でも、すごく悲しくて寂しい気持ちになります。

この、どうでもいいようなエピソードでプレイヤーの気持ちを揺さぶるためにシェンムーの緻密な世界は作られているといっても過言ではありません。

ばかばかしいと思う。

くだらなくて、意味がないかもしれない。

クソゲーの一言で片付けられても仕方ない。

 

でも、やるんだよ!

 

多くのクリエイターやゲーマーにインスパイアを与えたシェンムー

誰もやってない事、やろうともしなかった事が20年後の現在でも意味を持ち続けている。

シェンムー信者は全員バカなのかもしれない。

でも、バカにしか気付けないことがある。

 

ドラクエは『Ⅷ』からストーリー重視のキャラゲー路線を進み最新作に至ってはついにNPCはただのヒントをくれる木偶の棒と化して歩くこともやめてしまいました。

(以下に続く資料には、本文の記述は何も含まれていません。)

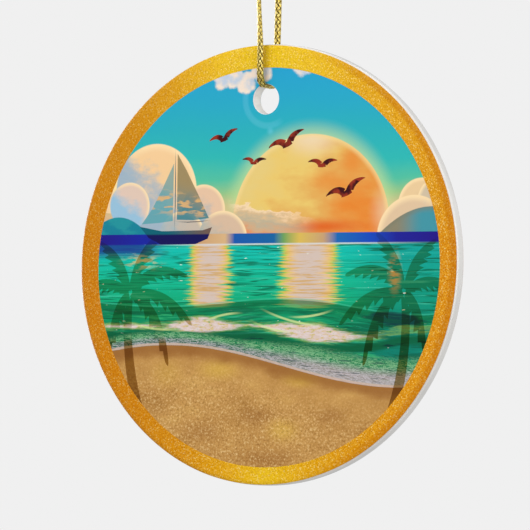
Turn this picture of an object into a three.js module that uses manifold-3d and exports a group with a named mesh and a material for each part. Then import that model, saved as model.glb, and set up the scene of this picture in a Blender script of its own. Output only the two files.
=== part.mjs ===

一方でフランスのクアンティック・ドリームは『ヘビーレイン』で不評だったQTEを進化させて『デトロイト』を作り、アメリカのロックスターは『RDR2』でシェンムー的な自由度を持った世界の中で上質なストーリーを展開させている。

今世界の最先端を走っているのがバカばっかりで嬉しくなります。

最高。

今年シェンムーが再発されたのには大きな意味があるのだと感じています。

その意味を、存在を、来年予定されている三章が発売されるまで噛みしめていたいと思います。